Non ci sono conferme, nè potrebbero essercene, visto che il riserbo istruttorio permea, rendendola invisibile, un'inchiesta che sarebbe ancora in corso. Ma che qualcosa negli ambienti giudiziari si muova, lo testimonierebbe la processione in Procura di amministratori comunali. Nei giorni della fiera di san Giorgio, stando ad indiscrezioni attendibili, diversi ex consiglieri comunali in carica durante la passata consiliatura, alcuni dei quali nel Maggio del 2012 riconfermati dal voto popolare tra i banchi dell'assemblea consiliare, sarebbero stati sentiti dai magistrati baresi come persone informate dei fatti, dunque come testimoni, dopo una denuncia sulla presunta illegittimità di una delle ultime delibere del governo cittadino di centrodestra guidato da Giovanni Divella.
La vicenda riguarderebbe la modifica del regolamento edilizio comunale, questione peraltro già nota alle cronache politiche del tempo. Dagli archivi: correva l'anno 2010 e il consiglio comunale presieduto da Giuseppe Peragina approvava la delibera n. 10 del 21 aprile con cui, sulla base di una vecchia modifica regolamentare proposta nel 1995 mai portata a termine (delibera consiliare n. 91/1995), si apportavano modifiche al medesimo regolamento, stabilendo stabilendo che "i locali a piano terra adibiti a commercio devono avere un'altezza minima di 3,00 metri anziché 3,50 come stabilito nel 1990 dal piano regolatore comunale". Nella stessa delibera si stabiliva che "i locali destinati a laboratori e autorimesse per attività artigianali o industriali ove l'attività riguardi officine metalliche, con non più di 5 dipendenti, devono avere un'altezza netta di 3,50 mt (invece dei 4 metri previsti nell'originario Prg)". Inoltre il consiglio decideva di fissare in 30 giorni il termine ultimo per la presentazione di eventuali osservazioni da parte dei cittadini.
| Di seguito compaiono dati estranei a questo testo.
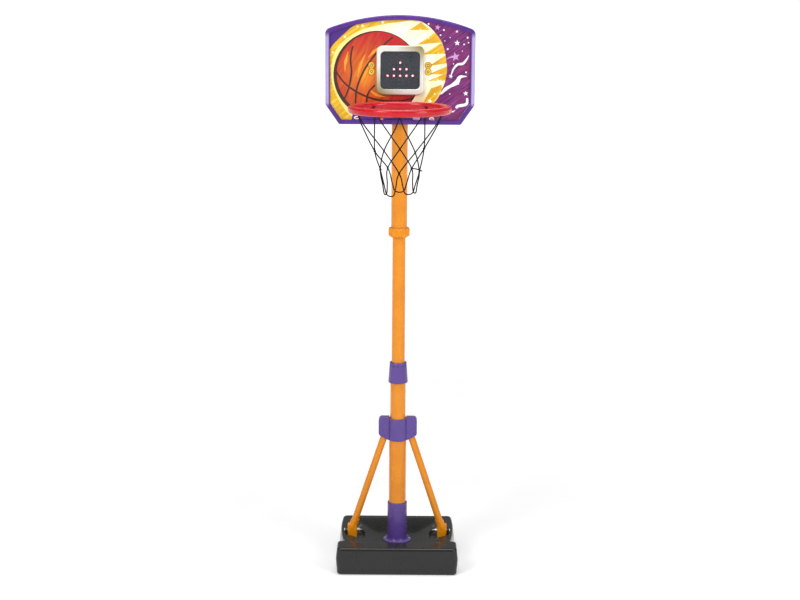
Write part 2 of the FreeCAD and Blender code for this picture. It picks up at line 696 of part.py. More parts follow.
def brace_shoe():
    """Moulded shoe at the brace's foot: a block with a sloping socket and a cross bolt hole."""
    low, top = POCKET_FLOOR, SHOE_TOP
    x0, x1 = SHOE_X - SHOE_WIDTH / 2, SHOE_X + SHOE_WIDTH / 2
    shoe = block(x0, x1, -SHOE_THICK / 2, SHOE_THICK / 2, low, top)
    shoe = rounded_at(shoe, 4, lambda b: b.ZLength > 30)
    collar = brace_rod(BRACE_R + 2.2).common(block(0, BASE_WIDTH, -50, 50, top - 22, top + 14))
    shoe = rounded_at(shoe, 2.5, lambda b: b.ZMin > top - 0.01)
    shoe = shoe.fuse(collar.common(block(0, x1, -50, 50, low, top + 14)))
    socket = brace_rod(BRACE_R + SNUG / 2)
    hole = Part.makeCylinder(
        SHOE_BOLT_R + SCREW_GAP, 200, vec(x0 - 50, 0, low + SHOE_BOLT_HEIGHT), vec(1, 0, 0)
    )
    return shoe.cut(socket).cut(hole)


def shoe_bolts():
    """Bolts through the tank's lugs and the shoes, heads outside."""
    wall_x = POCKET_X + POCKET_WIDTH / 2 + LUG_THICK
    length = wall_x - (SHOE_X - SHOE_WIDTH / 2) + 14
    made = []
    for side in (-1, 1):
        one = screw(SHOE_BOLT_HEAD_R, 3.6, SHOE_BOLT_R, length)
        made.append(placed(one, vec(side * wall_x, 0, POCKET_FLOOR + SHOE_BOLT_HEIGHT), vec(side, 0, 0)))
    return Part.makeCompound(made)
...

Osservazioni che poco dopo arrivavano solo a firma di Pietro Capone, proprietario di alcuni locali, in campo per denunciare l'illegittimità del provvedimento poiché approvato con i voti di alcuni consiglieri che, a a detta del ricorrente, versavano in una situazione di presunto conflitto di interessi in quanto proprietari e amministratori essi stessi di alcuni immobili (o parenti di proprietari di locali) costruiti dopo l'approvazione del Prg (che imponeva l'altezza di 3,50 mt per i locali commerciali) che difatti risultavano avere altezza pari a 3 metri. Segnalazioni inviate anche al Prefetto ma di cui il consiglio comunale, nella seduta dell'ottobre 2010, sceglieva di non tener conto, approvando la delibera anche con i voti dell'allora opposizione di centrosinistra, in quanto "in nessun punto dell'atto deliberativo è asserita la retroattività del provvedimento, anzi al contrario è chiaramente sancito in esso che il suo effetto decorre dal completamento dell'iter procedurale".
Punti di vista e interpretazioni, anche in punto di diritto, diversi. Ora la magistratura avrebbe deciso di vederci chiaro e, a quanto pare, avrebbe avviato accertamenti e verifiche, convocando consiglieri comunali del passato e (in parte) del presente, per ottenere chiarimenti utili all'inchiesta.